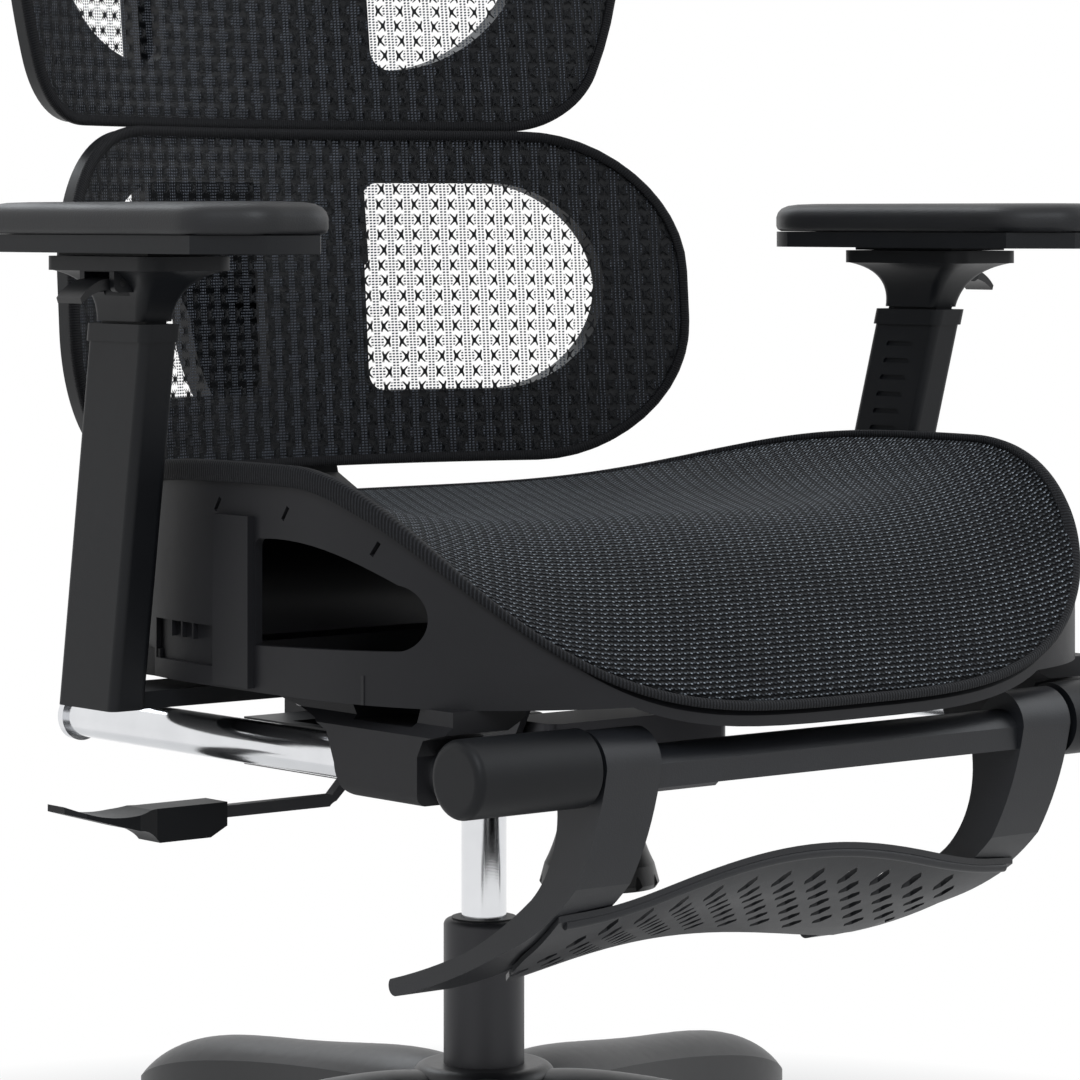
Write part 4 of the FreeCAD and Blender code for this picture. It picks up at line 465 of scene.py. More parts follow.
@dataclass(frozen=True)
class SeatWeave:
    """Dense seat mesh: thin wavy rows of pale thread with painted glints, over and under in blocks
    on dark ground.

    Lengths are in metres. Painted light from above makes the rows brighter on the seat's top than
    on its front, which begins where that painted top light starts, measured along the cloth from
    the seat's middle.
    """

    name: str
    row: float = 0.0036
    wave_length: float = 0.0046
    wave_height: float = 0.00034
    block: float = 0.0092
    # Where the painted top light begins, and how softly it fades in, along the cloth
    top_starts: float = -0.085
    top_fade: float = 0.11
    drift_size: float = 0.012
    drift_across: float = 0.0010
    drift_up: float = 0.0012
    fibre_size: float = 0.0009
    # Size of the patches in which the painted glints are stronger
    band_size: float = 0.05
    relief: float = 0.0007
    dark: Colour = (0.0018, 0.0020, 0.0028)
    lit: Colour = (0.110, 0.122, 0.145)
    # Near-white colour of the painted glints, which stand in for highlights on the threads
    glint: Colour = (0.85, 0.92, 1.0)

    def build(self) -> bpy.types.Material:
        """Make the material."""
        board = Board(bpy.data.materials.new(self.name))
        spot = board.place(uv=True)
        drift = board.noise(spot, self.drift_size, 2.0)
        across = board.along(spot, "X") + drift * self.drift_across
        up = board.along(spot, "Y") + drift * self.drift_up
        row = (up + across.wave(self.wave_length) * self.wave_height).wave(self.row)
        thread = row.over(0.58, 0.45)
        # Painted light: a mask that is 1 on the seat's top, which is painted brighter than the
        # front because light falls from above
        top = up.over(self.top_starts, self.top_fade)
        weave = across.wave(self.block) * up.wave(self.row * 4) + across.wave(self.block / 2) * 0.45
        seams = across.wave(self.wave_length / 2).over(-0.45, 0.5)
        fibre = board.noise(spot, self.fibre_size, 2.0)
        # Painted glints: some fibres of each dash, stronger in patches, are painted near white as
        # highlights
        band = board.noise(spot, self.band_size, 2.0).over(0.5, 0.6)
        dashes = thread * (0.16 + weave.over(0.0, 1.1) * 0.84) * seams
        painted_glint_mask = dashes * fibre.over(0.45, 0.35) * (0.55 + band * 0.45)
        # The threads' own colour, lifted on the top by the painted light, then the painted glints
        # over it, also stronger on the top
        body = board.blend(self.dark, self.lit, dashes * (0.35 + top * 0.65))
        colour = board.blend(body, self.glint, painted_glint_mask * (0.70 + top * 0.30))
        return board.surface(
            Base_Color=colour, Roughness=0.62 + fibre * 0.2, Specular_IOR_Level=0.07,
            Sheen_Weight=0.06, Sheen_Roughness=0.35,
            Normal=board.bump(row + fibre * 0.2, self.relief))


@dataclass(frozen=True)
class RibbedTape:
    """Ribbed edge tape: fine cross ribs along its length."""

    name: str
    rib: float = 0.0021
    pale: Colour = (0.040, 0.042, 0.047)
    dark: Colour = (0.003, 0.003, 0.004)
    fibre_size: float = 0.0012
    relief: float = 0.0005

    def build(self) -> bpy.types.Material:
        """Make the material."""
        board = Board(bpy.data.materials.new(self.name))
        spot = board.place(uv=True)
        ribs = board.along(spot, "X").wave(self.rib).over(0.0, 1.2)
        fibre = board.noise(spot, self.fibre_size, 2.0)
        return board.surface(
            Base_Color=board.blend(self.dark, self.pale, ribs * fibre), Roughness=0.7,
            Specular_IOR_Level=0.18, Normal=board.bump(ribs, self.relief))


class Finish(Enum):
    """Every finish on the chair."""

    NYLON = MouldedPlastic("moulded_nylon")
    SEAT_SHELL = MouldedPlastic(
        "seat_shell_plastic", (0.0090, 0.0090, 0.0105), (0.0150, 0.0150, 0.0170), 0.5, gloss=0.24)
    FOOTREST = MouldedPlastic(
        "footrest_plastic", (0.0100, 0.0108, 0.0130), (0.0180, 0.0190, 0.0225), 0.42,
        grain=0.0009, depth=0.00008, gloss=0.36)
    BASE = MouldedPlastic(
        "base_plastic", (0.0100, 0.0102, 0.0118), (0.0170, 0.0174, 0.0196), 0.40, gloss=0.42)
    KNOB = MouldedPlastic(
        "knob_plastic", (0.0050, 0.0052, 0.0060), (0.0090, 0.0094, 0.0106), 0.36, gloss=0.34)
    CASTER = MouldedPlastic(
        "caster_plastic", (0.010, 0.010, 0.011), (0.018, 0.018, 0.019), 0.38, gloss=0.42)
    TREAD = MouldedPlastic("caster_tread", (0.016, 0.016, 0.017), (0.030, 0.030, 0.031), 0.55)
    ROD_CHROME = Chrome("rod_chrome", "Z")
    TUBE_CHROME = Chrome("tube_chrome", "Y")
    STEEL = PowderCoat("black_steel", (0.009, 0.0092, 0.0108))
    CASTING = PowderCoat("cast_alloy", (0.011, 0.011, 0.0125), 0.0024, 0.5)
    SKIN = SoftSkin("arm_pad_skin")
    BACK_MESH = OpenWeave("back_mesh_weave")
    SEAT_MESH = SeatWeave("seat_mesh_weave")
    TAPE = RibbedTape("ribbed_tape")
    HEM = RibbedTape("panel_hem", 0.0016, (0.013, 0.014, 0.017))
    BOLT = Chrome("bolt_zinc", "Z")

    def material(self) -> bpy.types.Material:
        """The one material made for this finish."""
        found = bpy.data.materials.get(self.value.name)
        return found or self.value.build()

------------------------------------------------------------

Set task ->
Filter the data, keeping only the lines that contain "this".

Final result ->
Write part 4 of the FreeCAD and Blender code for this picture. It picks up at line 465 of scene.py. More parts follow.
        """The one material made for this finish."""